Every attendee at the strategy meeting classified as a small or mid-sized business, with no more than 8 to 10 suppliers. Their sore spots, all universally shared, came in surprising echoes of the past:
- No real visibility into spend or individual contractors on assignment
- Manual processes for time keeping, payrolling, and administration via spreadsheets
- Where automation exists, the systems are disparate and onerous: CRMs, ERPs, procurement platforms like Ariba, third-party payrolling, etc.
- No automated or transparent methods for approvals, expenses, or assignment tracking; email seemed to be the common vehicle
- Expensive manual invoicing and various payment methods
- Inability to track and report on deliverables, performance, or KPIs
- Long lead times
- Misclassification concerns, co-employment risks, inefficient onboarding, billing errors, and compliance nightmares
The good news is that these companies may finally have a chance to achieve the level of program efficiency that larger firms have realized for years. For staffing suppliers, the boons are equally huge. They have the ability to be more competitive, attain higher margins, reach more customers, and expand their presence across markets—all while continuing to have access to leading-edge VMS platforms through Beeline and Coupa.

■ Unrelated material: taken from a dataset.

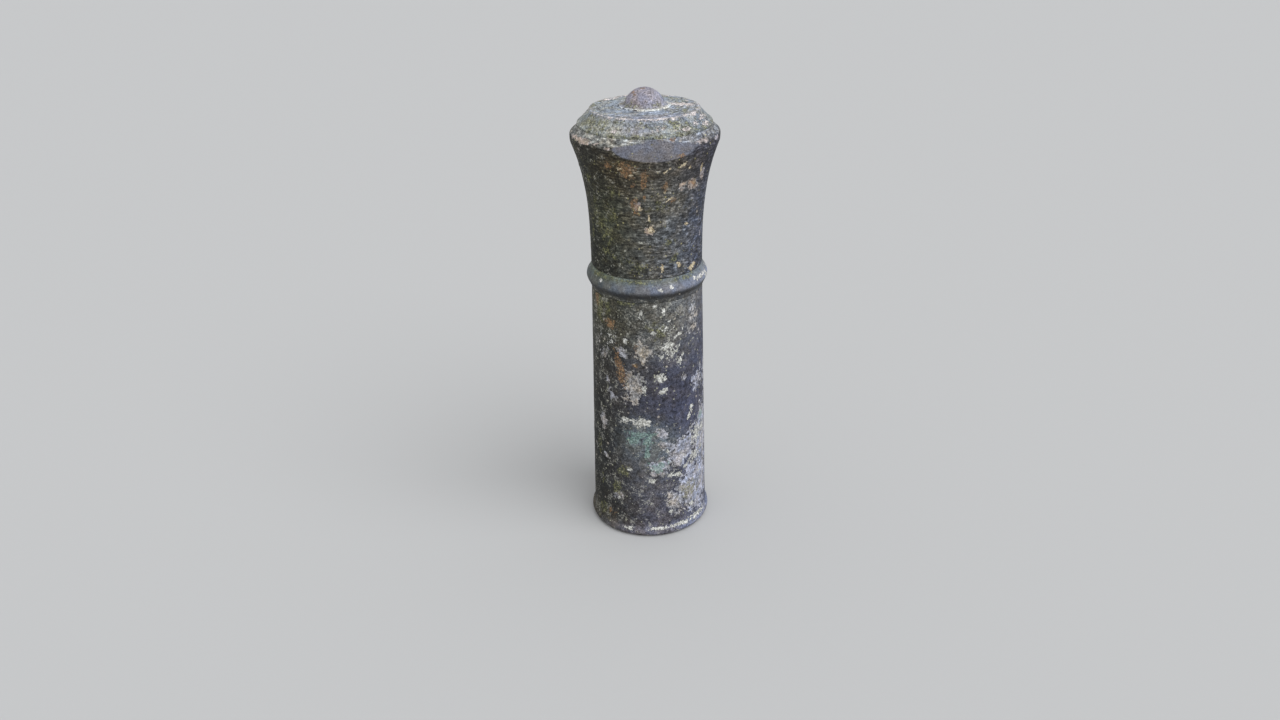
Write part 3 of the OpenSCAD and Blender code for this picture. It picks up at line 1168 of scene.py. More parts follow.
@dataclass
class LowerShaft(TurnedPiece):
    """The tapering lower casting, with a bead at its foot."""

    wall: float = 12.0
    foot_radius: float = 128.0
    top_radius: float = 117.2
    foot_height: float = 44.0
    bead_radius: float = 13.0
    bead_centre: Point = (121.5, 12.5)
    ledge_radius: float = 104.0
    rebate_radius: float = 119.5

    def radius_at(self, height: float, top: float) -> float:
        """Returns the outer radius of the taper at a height."""
        share = (height - self.foot_height) / (top - self.foot_height)
        return self.foot_radius + (self.top_radius - self.foot_radius) * share

    def outer(self) -> list[Point]:
        """Returns the bead, the sweep above it and the taper."""
        top = levels(self.node)[1]
        sweep = [
            (self.foot_radius + 2 * (1 - t) ** 2, 22.2 + t * (self.foot_height - 22.2))
            for t in (0.2, 0.5, 0.75, 1.0)
        ]
        return [
            (127.0, 0.0),
            *arc(self.bead_centre, self.bead_radius, -66, 48, 14),
            *sweep,
            *arc((self.top_radius - 0.7, top), 0.7, 0, 90, 3),
            (self.top_radius - 1.1, top + 0.7),
        ]

    def inner(self) -> list[Point]:
        """Returns the bore, the ledge over the base plate and its rebate."""
        top = levels(self.node)[1]
        bore = self.top_radius - self.wall
        return [
            (bore, top),
            (bore, top - 40),
            (self.radius_at(top - 60, top) - self.wall, top - 60),
            (self.radius_at(58, top) - self.wall, 58),
            (self.ledge_radius, 46),
            (self.ledge_radius, 16),
            (self.rebate_radius, 16),
            (self.rebate_radius, 0),
        ]


@dataclass
class CollarRing(TurnedPiece):
    """The ring between the shaft and the head, whose spigots centre both."""

    height: float = 50.0
    spigot: float = 24.0

    def base(self) -> float:
        """Returns the level of the ring's lower joint."""
        return levels(self.node)[0] + self.spigot

    def outer(self) -> list[Point]:
        """Returns the swelling ring with the coves under and over it."""
        line = [
            (117.8, 0.4), (119.4, 5), (122.3, 12), (124.9, 17.2), (126.5, 21.5), (127, 25.2),
            (125.7, 31), (122.7, 36), (120, 40), (118.0, 44), (116.5, 49.4),
        ]
        return [(113.5, 0), (117.2, 0), *curved(line), (115.9, 50), (113.5, 50)]

    def inner(self) -> list[Point]:
        """Returns the upper spigot, the guide's seat, the bore and the lower spigot."""
        up, down = self.height + self.spigot, -self.spigot
        return [
            (103.8, self.height), (103.8, up), (97, up), (97, 36), (84, 36), (84, -6),
            (92.2, down), (104.7, down), (104.7, 0),
        ]


@dataclass
class Head(TurnedPiece):
    """The flared head, with the broad flat worn into the front of its rim."""

    height: float = 287.0
    neck_radius: float = 116.3
    flare: float = 32.8
    flare_from: float = 6.0
    flare_to: float = 256.0
    flat_radius: float = 242.0
    flat_axis: float = 102.0
    flat_turn: float = 8.0
    flat_lean: float = 0.25
    flat_level: float = 887.0
    flat_edge: float = 1.2

    def base(self) -> float:
        """Returns the level of the head's lower joint."""
        return levels(self.node)[0]

    def flared(self, radius: float, height: float) -> float:
        """Returns a radius at the neck carried up the flare to a height."""
        share = max(0.0, height - self.flare_from) / (self.flare_to - self.flare_from)
        return radius + self.flare * share**3

    def outer(self) -> list[Point]:
        """Returns the neck, the flare, the rounded rim and the band over it."""
        neck = self.neck_radius
        rise = np.linspace(self.flare_from, self.flare_to, 40)
        return [
            *arc((neck - 0.8, 0.0), 0.8, -90, 0, 3),
            *[(self.flared(neck, z), float(z)) for z in rise],
            (149.85, 261.0),
            *arc((142.4, 268.3), 7.6, 0, 80, 8),
            (138.6, 279.8),
            (136.0, 286.0),
            *arc((134.8, 286.0), 1.0, 0, 90, 3),
            (131.0, 287.0),
        ]

    def inner(self) -> list[Point]:
        """Returns the cap's socket and the wall down to the neck."""
        falls = np.linspace(self.flare_to, 34.0, 10)
        wall = [(min(124.0, self.flared(104.6, z)), float(z)) for z in falls]
        return [(126.0, 287.0), (126.0, 263.0), *wall, (104.3, 30.0), (104.3, 0.0)]

    def trimmed(self, radius: np.ndarray, height: np.ndarray, azimuth: np.ndarray) -> np.ndarray:
        """Takes off what stood proud of the leaning flat.

        Args:
            radius: The radius of each point in millimetres.
            height: Its height.
            azimuth: Its angle from the front, in radians.

        Returns:
            The new radii.
        """
        reach = self.flat_radius + self.flat_lean * (self.flat_level - height)
        turn = azimuth - math.radians(self.flat_turn)
        off = self.flat_axis * np.cos(turn)
        flat = np.sqrt(off**2 + reach**2 - self.flat_axis**2) - off
        return 0.5 * (radius + flat - np.sqrt((radius - flat) ** 2 + self.flat_edge**2))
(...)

The World of 2020 May Look Very Different in Staffing
The topics showcased in the VMSA West agenda underscore the momentum that new sourcing models have gained. You’ll see intriguing sessions about emerging solutions like talent pools, supplier exchanges, and the “consumerization of procurement,” where buyers have direct access to a marketplace place of candidates while still maintaining a program office. These platform-driven ecosystems will likely represent the future of hiring. And based on the tools that Beeline and Coupa are rolling out, the future could be closer than we thought.